On 30 July 2018, the Court of Appeal issued its decision in North Midland v Cyden  EWCA Civ 1774. The court upheld the decision of the High Court permitting an employer to rely on a clause allocating responsibility for concurrent delay to the contractor.
What is concurrent delay?
“Concurrent delay” arises when delay occurs for two reasons, one being the responsibility of the contractor and one the responsibility of the employer.
What happened in North Midland v Cyden?
In September 2009, Cyden engaged North Midland to build a house in Lincolnshire, UK. The completion date was 18 June 2010. The parties included a clause entitling the contractor to an extension of time (“EOT”) for a “Relevant Event”, including a delay caused by the employer. The EOT clause included the following additional wording:
“…any delay caused by a Relevant Event which is concurrent with another delay for which the Contractor is responsible shall not be taken into account…”
When a period of concurrent delay occurred, the employer refused to grant an EOT. The High Court agreed with the employer. The court concluded it was “crystal clear” that the additional wording in the EOT clause meant that the contractor was not entitled to an EOT for concurrent delays.
The contractor appealed. He argued that the High Court’s decision conflicted with the “prevention principle”, which he construed as a rule of law protecting him from being held to a completion date which the employer had prevented him from achieving. The Court of Appeal was not persuaded there was any authority to support the contractor’s argument and upheld the decision.
The prevention principle considered
The Court of Appeal “fundamentally disagreed” with the contractor’s view that the “prevention principle” could be relied upon to strike out additional wording in an EOT clause dealing with concurrent delay. The “prevention principle” applies where a contract is silent as to whether a particular act of prevention by an employer entitles a contractor to an EOT. In those circumstances, the law will imply a “non-hindrance” clause into the contract, which the employer will breach if he attempts to take advantage of his own acts of prevention. In the present case, the parties included an EOT clause which entitled the contractor to an EOT for an act of prevention by the employer, subject to an exception where there was concurrent delay. If this exception had not been stated, the contractor may have been entitled to an EOT for concurrent delay (Walter Lilly v Mackay  EWHC 1773). The only question was whether this exception was sufficient to reverse that result. The court concluded that it was.

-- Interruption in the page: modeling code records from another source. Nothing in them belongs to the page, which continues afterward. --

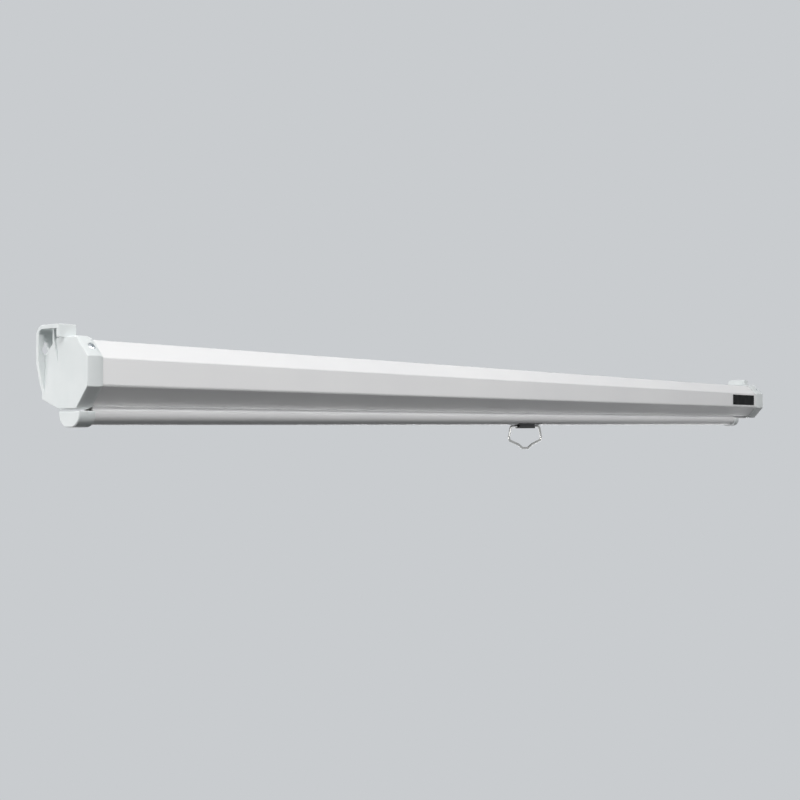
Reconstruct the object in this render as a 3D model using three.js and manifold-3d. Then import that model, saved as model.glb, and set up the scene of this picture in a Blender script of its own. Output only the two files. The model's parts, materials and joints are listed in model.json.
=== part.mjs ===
// A pull down projector screen: an eight-sided steel case with moulded end caps, a sprung roller
// with a ratchet lock inside it, and a weight bar with a wire pull handle under it.
// Millimetres. X runs along the case, Y towards the wall and Z up. The origin is on the wall,
// behind the middle of the case.

import * as THREE from 'three';
import { mergeVertices } from 'three/addons/utils/BufferGeometryUtils.js';
import Module from 'manifold-3d';

const wasm = await Module();
wasm.setup();

// Driving sizes of the whole screen
const OVERALL_LENGTH = 1710; // outer face to outer face of the end caps
const CAP_HEIGHT = 69.5; // section of the end caps, which the case follows
const CAP_DEPTH = 73;
const DROP = 1524; // travel of the weight bar

// Fits shared by every piece
const SEAT_GAP = 0.3; // between two pieces that touch
const OVERRUN = 2; // how far a cutting shape runs past what it cuts
const BURY = 1; // how far a rib or wall starts inside the piece it stands on

// Counts of sides
const ROUND_SIDES = 24;
const ROLL_SIDES = 36;
const ARC_STEPS = 6;
const WIRE_SIDES = 8;
const WIRE_STEPS = 72;
const SPRING_SIDES = 5;
const SPRING_STEPS_PER_TURN = 8;

// Eight-sided section, measured on the end cap
const LOWER_FRONT_SLOPE_HEIGHT = 21.2;
const UPPER_FRONT_SLOPE_HEIGHT = 19.2;
const UPPER_BACK_SLOPE_DEPTH = 21.8;
const UPPER_BACK_SLOPE_HEIGHT = 21.2;
const LOWER_BACK_SLOPE_DEPTH = 26.5;
const LOWER_BACK_SLOPE_HEIGHT = 9;
const BOTTOM_BEFORE_SLOT = 6.55; // flat of the underside in front of the fabric slot

// End caps
const CAP_PROUD = 3; // step from the case to the cap
const CAP_END_WALL = 3;
const CAP_CHAMFER_INSET = 1;
const CAP_CHAMFER_LENGTH = 2.8;
const CAP_RAMP_LENGTH = 5.5;
const CAP_LIP = 0.7; // wall left at the thin end of the ramp
const LEFT_CAP_LENGTH = 18.5;
const RIGHT_CAP_LENGTH = 34;
const CAP_SCREW_FROM_END = 11.5;

// Hanging bracket moulded on each end cap
const HANGER_OUT = 7; // past the end face
const HANGER_IN = 12.8; // inwards of the end face
const HANGER_RISE = 11.6; // above the cap
const HANGER_DEPTH = 37;
const HANGER_WALL = 4;
const HANGER_CORNER = 10; // round at the top of the wall plate
const HANGER_RIB_FROM_WALL = 19.6; // front face of the rib
const HANGER_RIB_WALL = 3.2;
const HANGER_WEB = 3;
const PLATE_MID_HEIGHT = 39; // heights above the underside where the plate's edge bends
const PLATE_LOW_HEIGHT = 26;
const PLATE_FOOT_HEIGHT = 13;
const PLATE_MID_OUT = 5.7;
const PLATE_LOW_OUT = 3.1;
const KEYHOLE_RADIUS = 4.3;
const KEYHOLE_IN = 1.5;
const KEYHOLE_BELOW_TOP = 11.5; // under the top of the cap
const KEYHOLE_SLOT_WIDTH = 4.6;
const KEYHOLE_SLOT_RISE = 7.8;
const GROOVE_FROM_WALL = 24; // front side of the groove
const GROOVE_WIDTH = 4.4;
const GROOVE_HEIGHT = 25.2;
const GROOVE_DEPTH = 1.6;

// Case
const CASE_WALL = 1.2;
const SLOT_WIDTH = 10;
const LIP_DEPTH = 4.3;
const LIP_FROM_CAP = 4; // where the lips start, past each end cap

// Label plate on the front of the case
const LABEL_LENGTH = 111;
const LABEL_HEIGHT = 20;
const LABEL_THICKNESS = 0.8;
const LABEL_FROM_RIGHT = 47;
const LABEL_LOW = 26.4;

// Pan head screws of the end caps
const CAP_SCREW_HEAD_RADIUS = 3.8;
const CAP_SCREW_HEAD_HEIGHT = 1.6;
const CAP_SCREW_SHANK_RADIUS = 1.6;
const CAP_SCREW_SHANK_LENGTH = 6;
const CAP_SCREW_SINK = 1.7;
const SCREW_DRIVE_SHARE = 0.45; // radius of the drive recess to that of its head
const SCREW_DRIVE_DEPTH_SHARE = 0.5;

// Steel brackets inside the end caps
const BRACKET_THICKNESS = 2;
const BRACKET_EDGE_GAP = 1;
const BRACKET_SCREW_HEAD_RADIUS = 3.2;
const BRACKET_SCREW_HEAD_HEIGHT = 2;
const BRACKET_SCREW_SHANK_RADIUS = 1.5;
const BRACKET_SCREW_BITE = 2.1; // into the end wall of the cap
const BRACKET_SCREW_REACH = 22; // from the roller's axis
const BRACKET_SCREW_TILT_DEG = 60;

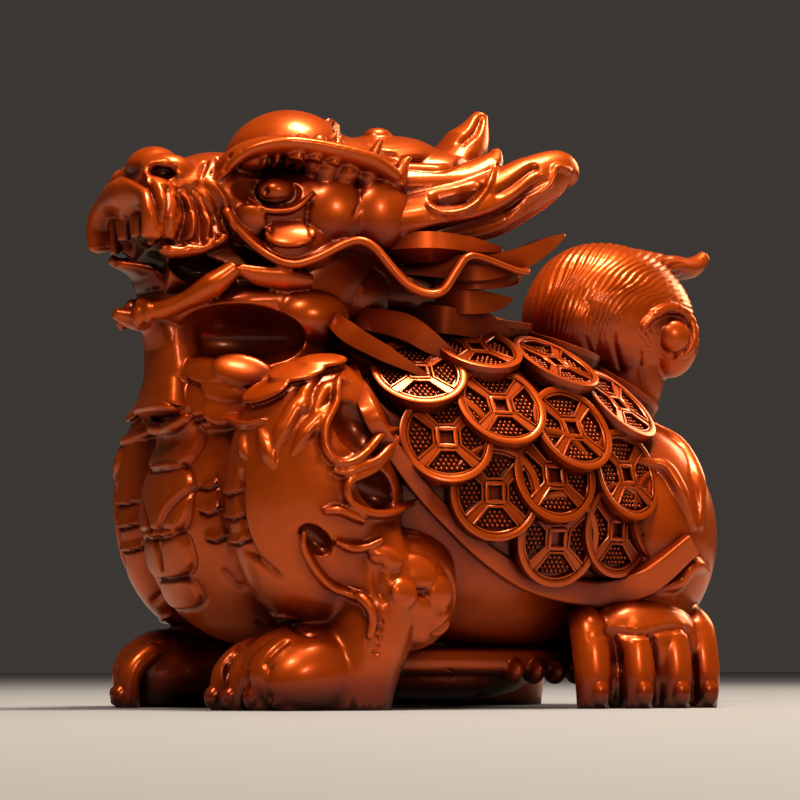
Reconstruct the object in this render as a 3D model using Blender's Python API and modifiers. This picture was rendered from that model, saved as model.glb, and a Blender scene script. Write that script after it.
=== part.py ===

What does this mean for your business? Our perspective
The Court of Appeal’s decision is not surprising. In common law jurisdictions, parties will generally be held to the wording of their contract. It is notable however that the court said it did not consider the result to be uncommercial. It said that when faced with a decision whether to allocate responsibility for concurrent delay to the employer or the contractor, either result may be regarded as harsh on the other party. This will not be well received by contractors who believe they are taking on more risk, and often for less money. On the other hand, whilst not entirely free from doubt, contractors will take comfort from the court’s acceptance that the contractor will ordinarily be entitled to an EOT for concurrent delay absent wording to the contrary.